Pororo the Little Penguin () is a South Korean computer-animated television series. The series premiered on EBS 1 in South Korea in 2003 and ran on the channel until 2021. The series had 7 seasons.

The series revolves around the adventures of a little penguin named Pororo, and his friends who live in the snowy hamlet of Porong Porong Forest, who often encounter challenges and learn practical and moral lessons in each episode.

Production 

It was created in 2003 Iconix Entertainment Co., Ltd, a company based in Seoul, South Korea. Choi Sang-hyun, who was working at Iconix Entertainment, was given a project of creating a character that represents an animal living in the winter. Choi visited a zoo in order to see those animals and understand how children enjoyed watching them.

Several professional designers joined the project to come up with a character, but Choi's design was chosen as the winner, which then became Pororo. The original Pororo was a blue and white, petite penguin sporting an aviator helmet and goggles, which became popular among children. When it was introduced, it targeted children aged 4–7.

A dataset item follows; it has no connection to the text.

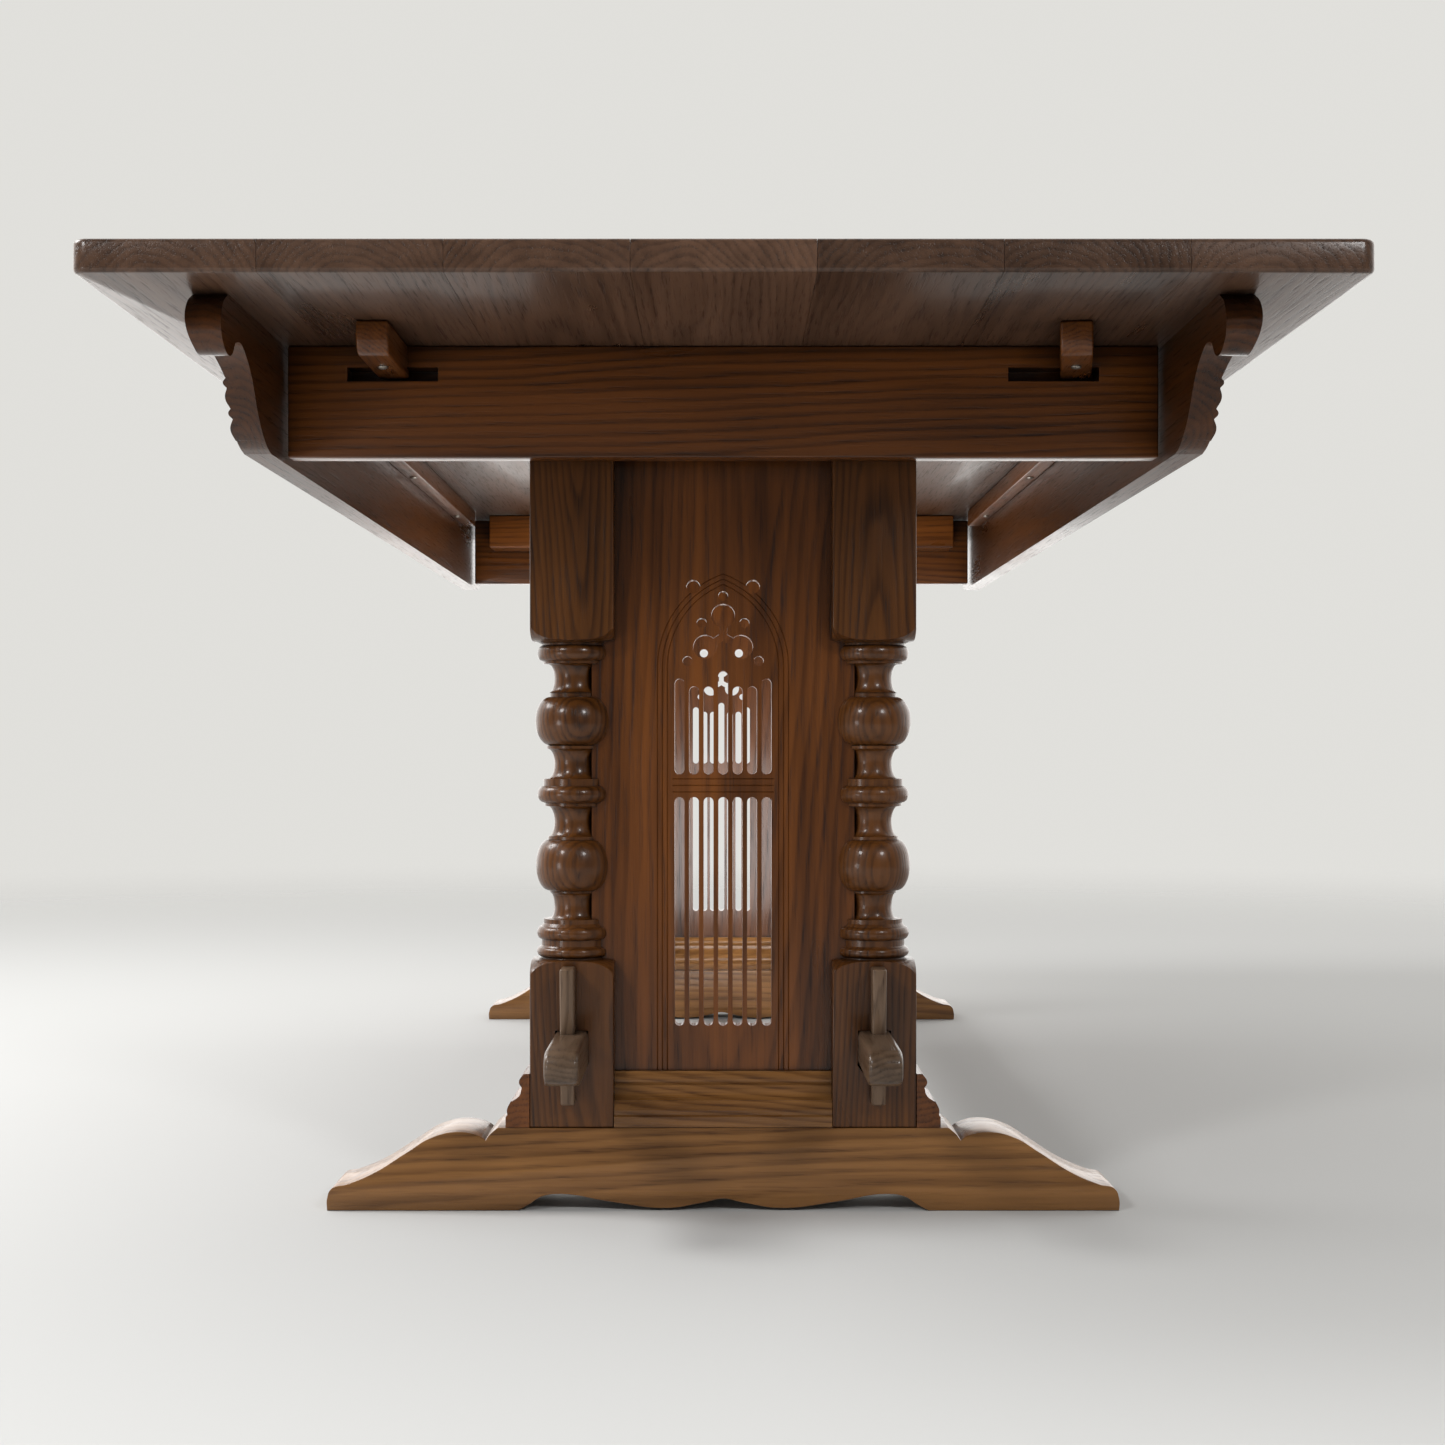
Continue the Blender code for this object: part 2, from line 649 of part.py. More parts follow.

Pororo has no specific background or cultural coding, so that the series could be popular to children worldwide. Pororo's design inspirations include iconic mascots Mickey Mouse and Hello Kitty. The creators picked the colours blue, pink and white to ensure familiarity for children, as well as representing said colors for boys and girls.

When making episodes, producers focused to details that could be biased to certain cultural codes or give a historical reference, that is sensitive to viewers in certain parts of the world. For example, they ensured that the characters wave rather than bowing or nodding to each other. In the second season, the characters were all given redesigns and outfits that correspond to their personalities.

Characters 

English credits:
 English translation: Ani100
 English voice director: Anna Paik

English cast:
 Bommie Catherine Han: Pororo, Monkey 1
 Anna Desmarais: Eddy, Petty
 Nancy Kim: Harry, Monkey 3
 Anna Paik: Loopy, Tutu, Monkey 2
 Matt Anipen: Poby, Narrator, Wall Clock
 Josh Schwartzentruber: Rody, Fuzzy Wuzzy
 John Lee: Tong-tong, Yeti

Broadcast
The series premiered on EBS 1 in South Korea in 2003, until 2021.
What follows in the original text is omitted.